• [The exercise]: Reproduce each line of the material precisely.

• [Available data]:
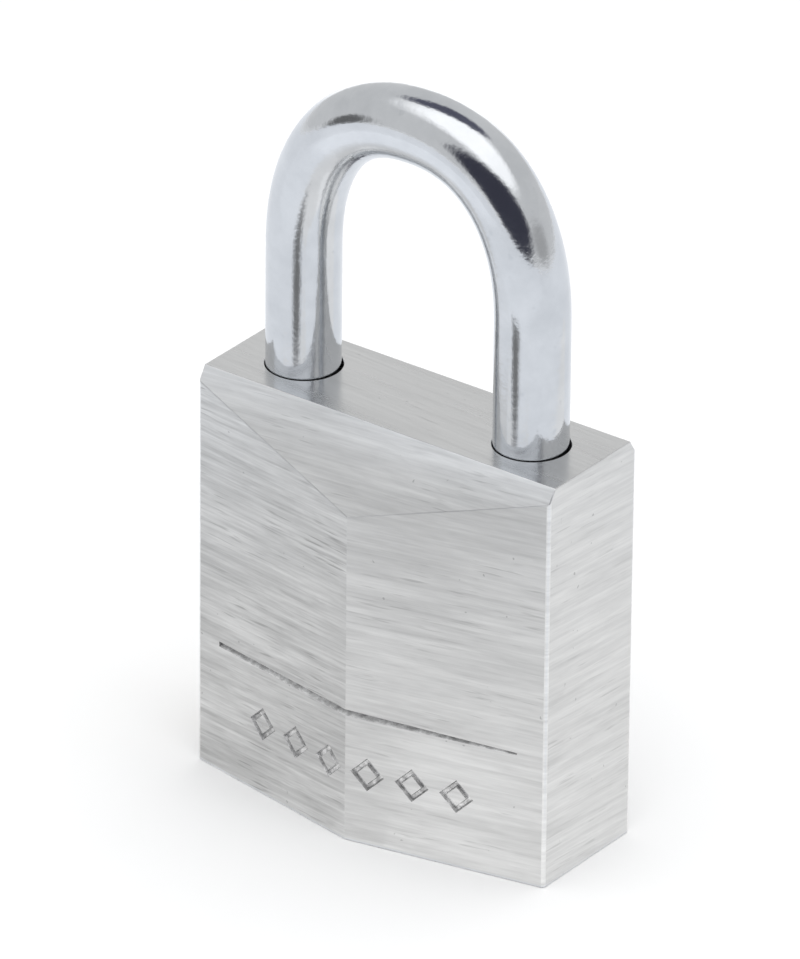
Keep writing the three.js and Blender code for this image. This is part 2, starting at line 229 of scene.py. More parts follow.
def hull(name, points):
    """The convex solid through points, with one face for each flat side."""
    flat_angle = math.radians(1)
    bm = bmesh.new()
    for point in points:
        bm.verts.new(point)
    bmesh.ops.convex_hull(bm, input=bm.verts)
    bmesh.ops.dissolve_limit(bm, angle_limit=flat_angle, verts=bm.verts, edges=bm.edges)
    mesh = bpy.data.meshes.new(name)
    bm.to_mesh(mesh)
    bm.free()
    return new_piece(name, mesh)


def settle(piece):
    """Applies the piece's modifiers."""
    graph = bpy.context.evaluated_depsgraph_get()
    graph.update()
    mesh = bpy.data.meshes.new_from_object(piece.evaluated_get(graph))
    piece.modifiers.clear()
    piece.data = mesh
    return piece


def combine(piece, tools, operation="DIFFERENCE"):
    """Cuts the tools out of the piece, or joins them to it, and removes them."""
    for tool in tools:
        step = piece.modifiers.new(operation.lower(), "BOOLEAN")
        step.operation = operation
        step.solver = "EXACT"
        step.object = tool
    settle(piece)
    for tool in tools:
        bpy.data.objects.remove(tool)
    return piece


def bevelled(piece, width, angle=35):
    """Rounds the edges sharper than the angle; the width is in millimetres."""
    step = piece.modifiers.new("bevel", "BEVEL")
    step.width = width * MM
    step.segments = SMALL_BEVEL_SEGMENTS
    step.limit_method = "ANGLE"
    step.angle_limit = math.radians(angle)
    return settle(piece)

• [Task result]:
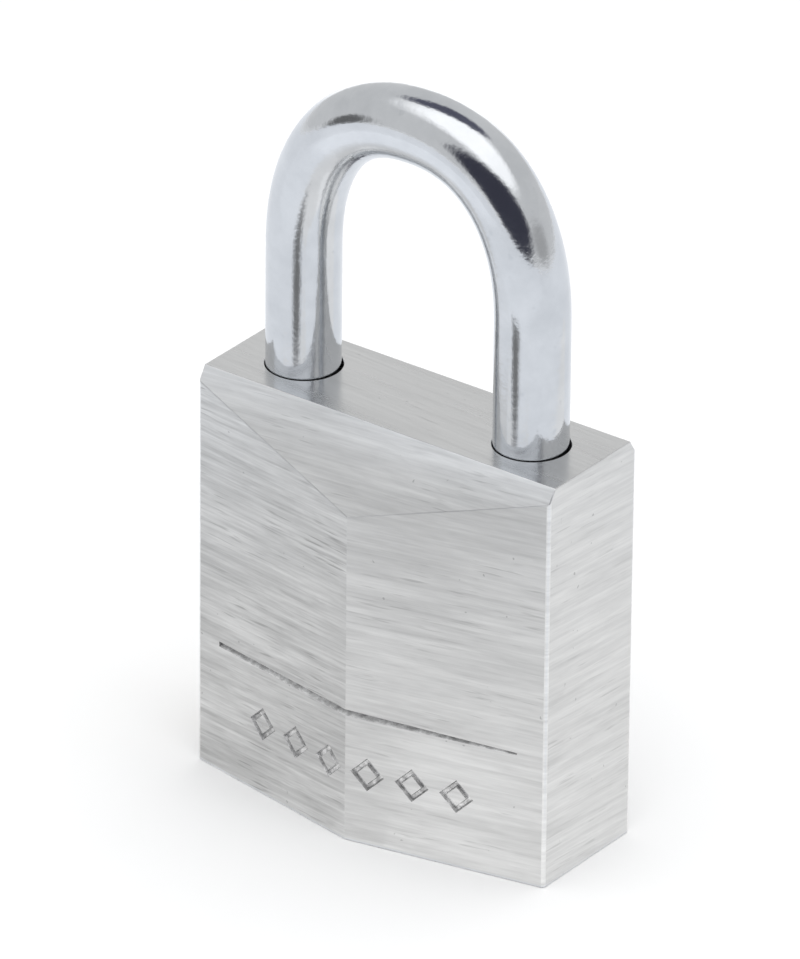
Keep writing the three.js and Blender code for this image. This is part 2, starting at line 229 of scene.py. More parts follow.
def hull(name, points):
    """The convex solid through points, with one face for each flat side."""
    flat_angle = math.radians(1)
    bm = bmesh.new()
    for point in points:
        bm.verts.new(point)
    bmesh.ops.convex_hull(bm, input=bm.verts)
    bmesh.ops.dissolve_limit(bm, angle_limit=flat_angle, verts=bm.verts, edges=bm.edges)
    mesh = bpy.data.meshes.new(name)
    bm.to_mesh(mesh)
    bm.free()
    return new_piece(name, mesh)


def settle(piece):
    """Applies the piece's modifiers."""
    graph = bpy.context.evaluated_depsgraph_get()
    graph.update()
    mesh = bpy.data.meshes.new_from_object(piece.evaluated_get(graph))
    piece.modifiers.clear()
    piece.data = mesh
    return piece


def combine(piece, tools, operation="DIFFERENCE"):
    """Cuts the tools out of the piece, or joins them to it, and removes them."""
    for tool in tools:
        step = piece.modifiers.new(operation.lower(), "BOOLEAN")
        step.operation = operation
        step.solver = "EXACT"
        step.object = tool
    settle(piece)
    for tool in tools:
        bpy.data.objects.remove(tool)
    return piece


def bevelled(piece, width, angle=35):
    """Rounds the edges sharper than the angle; the width is in millimetres."""
    step = piece.modifiers.new("bevel", "BEVEL")
    step.width = width * MM
    step.segments = SMALL_BEVEL_SEGMENTS
    step.limit_method = "ANGLE"
    step.angle_limit = math.radians(angle)
    return settle(piece)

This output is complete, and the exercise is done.